Why do you care about women’s land rights? Isn’t it enough for the household to have land?

This question is a common refrain heard from many corners of the developing world, but most disturbingly from policymakers and government officials.

The answer, extensive research tells us, is threefold. Secure land rights for women:

Reduce poverty and vulnerability

Having rights to land reduces the chance a family will fall into poverty because secure land often means a secure food source. It is also an important form of collateral. Unfortunately, even a married woman can be vulnerable, because marriages are not “forever.”

In many societies, women’s land rights are derived through their male relatives, whether through their fathers or husbands. A husband’s death or divorce often results in a women’s loss of access to land. In societies where women leave their home villages to marry, a women’s property rights in the new village are very tenuous, leaving not only her, but her children, vulnerable; a woman who returns to her parents is often greeted with shame.

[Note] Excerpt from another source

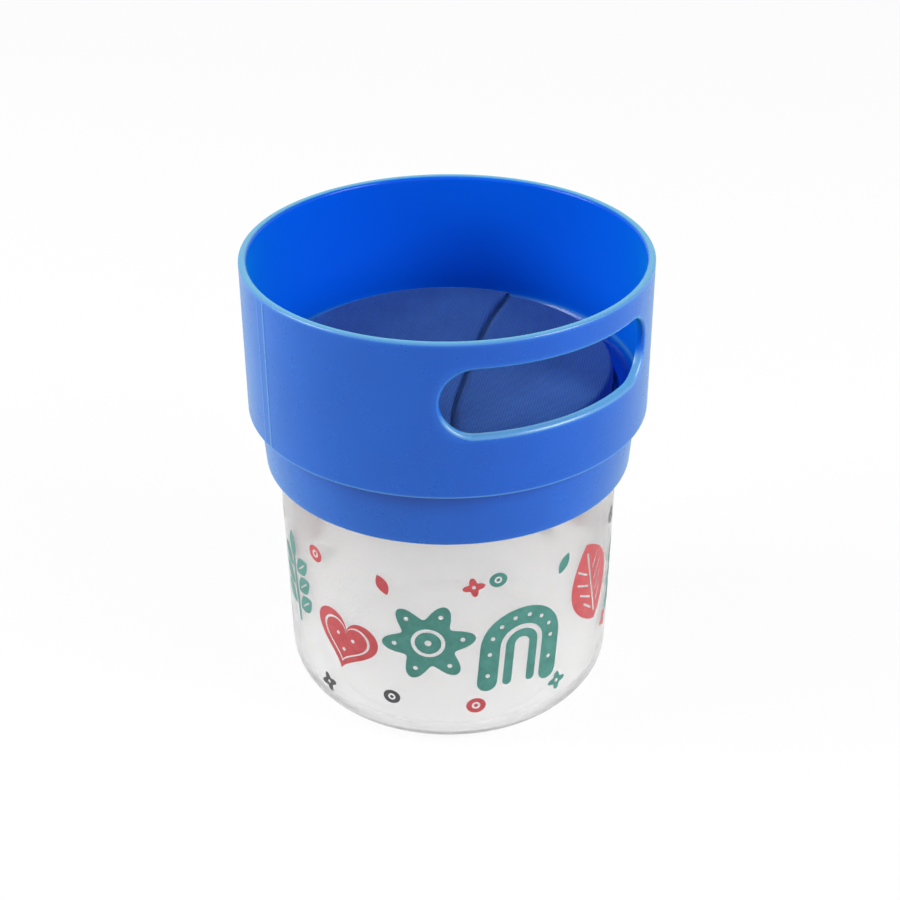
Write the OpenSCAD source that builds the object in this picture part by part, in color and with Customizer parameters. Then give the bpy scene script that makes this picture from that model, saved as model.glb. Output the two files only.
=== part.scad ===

Indeed, during the 2007–‘08 global food price crisis, women heads of household in Ethiopia reported more than men that their assets, household income, and consumption had fallen due to high food prices. Because female-headed households are also poorer and cannot meet their families’ food needs for a greater number of months than male heads of household, they coped by cutting back on the number of meals they provided their households during good months and by eating food that they would not normally eat, such as food gathered in the wild.